(Set problem) Each line of the material must be returned exactly.

++++ Supplied information ++++

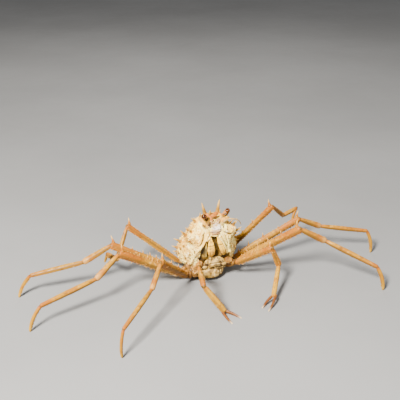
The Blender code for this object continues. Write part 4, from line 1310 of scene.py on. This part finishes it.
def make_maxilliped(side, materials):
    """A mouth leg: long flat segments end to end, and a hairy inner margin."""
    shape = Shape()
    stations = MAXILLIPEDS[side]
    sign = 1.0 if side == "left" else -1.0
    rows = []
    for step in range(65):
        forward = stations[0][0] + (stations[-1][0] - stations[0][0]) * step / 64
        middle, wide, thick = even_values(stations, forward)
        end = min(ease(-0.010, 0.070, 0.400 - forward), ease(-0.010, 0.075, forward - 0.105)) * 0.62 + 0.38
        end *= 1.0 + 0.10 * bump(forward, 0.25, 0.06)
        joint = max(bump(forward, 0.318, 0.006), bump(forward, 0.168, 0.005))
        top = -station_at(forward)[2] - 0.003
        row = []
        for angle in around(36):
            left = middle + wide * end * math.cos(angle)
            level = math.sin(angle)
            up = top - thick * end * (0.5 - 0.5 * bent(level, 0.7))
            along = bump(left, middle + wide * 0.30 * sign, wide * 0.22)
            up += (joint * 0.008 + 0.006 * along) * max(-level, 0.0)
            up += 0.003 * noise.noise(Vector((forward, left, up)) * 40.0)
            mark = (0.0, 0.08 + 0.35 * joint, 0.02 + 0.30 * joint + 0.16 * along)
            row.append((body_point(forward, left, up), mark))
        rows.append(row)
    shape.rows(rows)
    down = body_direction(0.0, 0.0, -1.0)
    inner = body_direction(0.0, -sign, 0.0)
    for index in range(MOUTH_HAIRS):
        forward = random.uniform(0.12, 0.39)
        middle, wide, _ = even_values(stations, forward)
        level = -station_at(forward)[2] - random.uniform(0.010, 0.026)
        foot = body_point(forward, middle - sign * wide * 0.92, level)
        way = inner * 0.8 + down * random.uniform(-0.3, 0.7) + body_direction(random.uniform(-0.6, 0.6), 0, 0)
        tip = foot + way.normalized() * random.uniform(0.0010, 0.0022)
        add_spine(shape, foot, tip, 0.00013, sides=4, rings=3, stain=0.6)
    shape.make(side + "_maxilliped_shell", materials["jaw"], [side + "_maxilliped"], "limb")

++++

(Reply to the task)
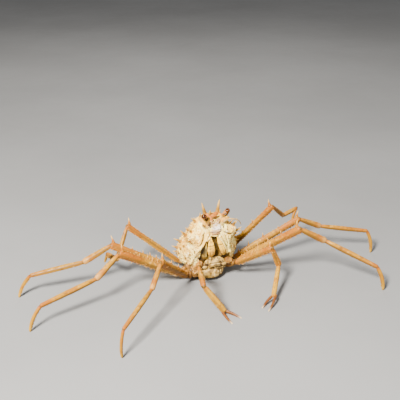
The Blender code for this object continues. Write part 4, from line 1310 of scene.py on. This part finishes it.
def make_maxilliped(side, materials):
    """A mouth leg: long flat segments end to end, and a hairy inner margin."""
    shape = Shape()
    stations = MAXILLIPEDS[side]
    sign = 1.0 if side == "left" else -1.0
    rows = []
    for step in range(65):
        forward = stations[0][0] + (stations[-1][0] - stations[0][0]) * step / 64
        middle, wide, thick = even_values(stations, forward)
        end = min(ease(-0.010, 0.070, 0.400 - forward), ease(-0.010, 0.075, forward - 0.105)) * 0.62 + 0.38
        end *= 1.0 + 0.10 * bump(forward, 0.25, 0.06)
        joint = max(bump(forward, 0.318, 0.006), bump(forward, 0.168, 0.005))
        top = -station_at(forward)[2] - 0.003
        row = []
        for angle in around(36):
            left = middle + wide * end * math.cos(angle)
            level = math.sin(angle)
            up = top - thick * end * (0.5 - 0.5 * bent(level, 0.7))
            along = bump(left, middle + wide * 0.30 * sign, wide * 0.22)
            up += (joint * 0.008 + 0.006 * along) * max(-level, 0.0)
            up += 0.003 * noise.noise(Vector((forward, left, up)) * 40.0)
            mark = (0.0, 0.08 + 0.35 * joint, 0.02 + 0.30 * joint + 0.16 * along)
            row.append((body_point(forward, left, up), mark))
        rows.append(row)
    shape.rows(rows)
    down = body_direction(0.0, 0.0, -1.0)
    inner = body_direction(0.0, -sign, 0.0)
    for index in range(MOUTH_HAIRS):
        forward = random.uniform(0.12, 0.39)
        middle, wide, _ = even_values(stations, forward)
        level = -station_at(forward)[2] - random.uniform(0.010, 0.026)
        foot = body_point(forward, middle - sign * wide * 0.92, level)
        way = inner * 0.8 + down * random.uniform(-0.3, 0.7) + body_direction(random.uniform(-0.6, 0.6), 0, 0)
        tip = foot + way.normalized() * random.uniform(0.0010, 0.0022)
        add_spine(shape, foot, tip, 0.00013, sides=4, rings=3, stain=0.6)
    shape.make(side + "_maxilliped_shell", materials["jaw"], [side + "_maxilliped"], "limb")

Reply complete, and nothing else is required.